The 150th anniversary of the Civil War will be commemorated in the usual ways. But a truly unique approach is provided by the online—and thus searchable—version of the American National Biography, a 27-million word collection of biographical essays on some 18,731 deceased Americans who played a significant role in the nation’s past.

Readers can of course acquire an understanding of the major figures, perhaps beginning with James M. McPherson’s long essays on Abraham Lincoln and Ulysses S. Grant and Russell F. Weigley’s on Robert E. Lee. But there are many hundreds of essays on figures associated with all aspects of the war.

Those interested in a particular battle, for instance, can use the ANB online. A full-text search of articles for “Gettysburg” yields 253 separate biographical essays, the great majority on soldiers who fought there.

But this search also unearths many new gems of information, such as the fact that William Corby, a Roman Catholic priest assigned to New York’s Irish Brigade, stood upon a boulder, raised his right hand, and offered a general absolution for the combatants just before the armies converged.

Women, too, surface in this search. Eliza Farnham, the author of Life in Prairie Land (1846) and a crusader for prison reform and women’s causes, tended the wounded at Gettysburg, where she contracted tuberculosis; she died the next year at age 49. Eliza Turner, an early feminist, abolitionist, and poet, also cared for the wounded at Gettysburg. She later wrote an important woman suffrage tract. Elizabeth Keckley, a former slave who became the dressmaker, dresser, and confidante of Mary Lincoln, attended the Gettysburg commemoration with the first lady.

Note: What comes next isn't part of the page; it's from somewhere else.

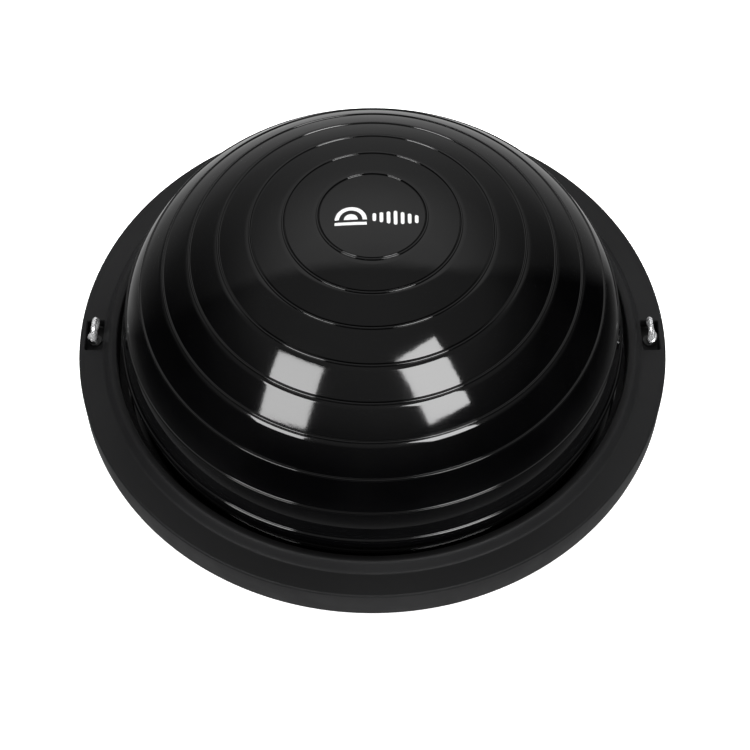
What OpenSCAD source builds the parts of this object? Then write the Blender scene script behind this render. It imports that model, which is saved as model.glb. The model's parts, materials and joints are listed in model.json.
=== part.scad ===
// Balance dome trainer: an inflatable dome with concentric grip ribs, clamped into
// a round moulded base that carries two swivelling eyes for exercise bands.
// Millimetres. +Z is up, the feet stand on Z = 0, and the eyes are on the X axis.

/* [Dome] */
// Radius of the dome at its widest ring
dome_r = 252; // [246:1:253]
// Height of the widest ring above the floor
equator_z = 57; // [54:1:60]
// Radius of curvature of the crown
crown_r = 299; // [290:1:320]
// Radius of curvature of the shoulder
shoulder_r = 117.2; // [110:0.1:122]
// Thickness of the dome's skin
skin_t = 3; // [2:0.1:3.5]
// Number of ribs above the foot rib
rib_count = 8; // [3:1:8]
// Distance over the skin from the top to the first rib
first_rib_s = 52.2; // [40:0.1:54]
// Spacing of the ribs near the top
rib_pitch = 33.3; // [30:0.1:33.5]
// How much the spacing grows from rib to rib
rib_growth = 0.22; // [0:0.01:0.25]
// Width of a rib at its foot
rib_w = 3; // [2:0.1:4]
// Height of a rib above the skin
rib_h = 1.2; // [0.6:0.1:1.8]

/* [Base] */
// Outer diameter of the base
base_d = 600; // [600:1:610]
// Height of the flat outer rim above the floor
rim_z = 37; // [37:0.5:39]
// Height of the raised lip above the floor
lip_z = 46; // [44:0.5:48]
// Inner radius of the lip, around the dome
lip_r = 260; // [259:0.5:261]
// Width of the slope between the flat rim and the lip's crest
slope_w = 14.5; // [12:0.5:16]
// Wall thickness of the moulded base
wall_t = 3; // [2.5:0.1:3]
// Radius of the base's top outer edge
edge_r = 2.5; // [1:0.1:2.9]

/* [Band eyes] */
// Distance of each eye from the centre
eye_x = 285; // [284:0.5:285.5]
// Wire diameter of an eye
wire_d = 5; // [4:0.1:5.4]
// Radius of an eye's ring, to the middle of the wire
ring_r = 10.3; // [9:0.1:11]
// Height of the ring's centre above the floor
ring_z = 47; // [46:0.5:49]
// Thread diameter of the eye's shank
thread_d = 6; // [5:0.1:6]
// How far the left eye is turned about its shank
left_eye_turn = 170; // [0:1:359]
// How far the right eye is turned about its shank
right_eye_turn = 356; // [0:1:359]
// Length of a pocket along the rim
pocket_l = 37; // [34:1:38]
// Width of a pocket across the rim
pocket_w = 18; // [16:1:18]
// Depth of a pocket below the flat rim
pocket_depth = 11; // [8:0.5:11]

/* [Feet and grips] */
// Radius of a foot
foot_r = 14; // [10:1:15]
// Angle that each finger grip spans around the base
grip_angle = 22; // [16:1:24]

/* [Hidden] */
$fn = 96;

// Clearances
running_gap = 0.05;
loose_gap = 0.1;
cut = 0.5;

// Base shell and the plate that closes it, above the gap that the feet leave
foot_h = 3;
base_r = base_d / 2;
plate_z = foot_h;
plate_t = wall_t;
plate_top_z = plate_z + plate_t;
plate_edge_gap = 0.6;
rim_under_z = rim_z - wall_t;
slope_r = lip_r + edge_r;
flat_r = slope_r + slope_w;
slope_steps = 12;
arc_steps = 6;

// Clamped foot of the dome, from the bladder's floor up to the rim's ledge
floor_t = 2.5;
flange_z = 17;
flange_t = 3;
flange_top_z = flange_z + flange_t;
flange_r = 267;
ledge_r = 254;
ledge_t = 3;
clamp_t = 4;
clamp_z = flange_z - clamp_t;
clamp_in_r = 246;
clamp_out_r = 269;

// Dome profile: crown and shoulder arcs that meet tangentially
shoulder_c = dome_r - shoulder_r;
crown_z = equator_z - sqrt(pow(crown_r - shoulder_r, 2) - pow(shoulder_c, 2));
tangent_a = atan2(shoulder_c, equator_z - crown_z);
tangent_s = crown_r * tangent_a * PI / 180;
equator_s = tangent_s + shoulder_r * (90 - tangent_a) * PI / 180;
foot_drop = equator_z - flange_top_z;
end_s = equator_s + shoulder_r * asin(foot_drop / shoulder_r) * PI / 180;
inner_r = shoulder_r - skin_t;
inner_end_s = equator_s + shoulder_r * asin(foot_drop / inner_r) * PI / 180;
inner_foot_r = shoulder_c + inner_r * cos(asin(foot_drop / inner_r));
crest_w = rib_w / 3;
gap_steps = 5;
inner_steps = 36;
rib_s = concat(
    [for (k = [0:rib_count - 1]) first_rib_s + rib_pitch * k + rib_growth * k * k],
    [equator_s]
);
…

Scholars—and history buffs—can look at the Civil War from another fresh perspective through ANB searches by geographical location. For example a full-text search for “Frankfort, Kentucky,” limited to subjects between 1800 and 1840, generates nearly three dozen responses. Among the many interesting essays are those on the following:

Leonidas Polk, a graduate of West Point who became an Episcopal bishop and the owner of a Louisiana sugar plantation. At the outset of the Civil War he volunteered to command Confederate forces and Jefferson Davis named him major general for the upper Mississippi region. In September 1862, during an offensive to seize Kentucky, Polk disobeyed an order to attack, forcing Braxton Bragg to abandon Frankfort.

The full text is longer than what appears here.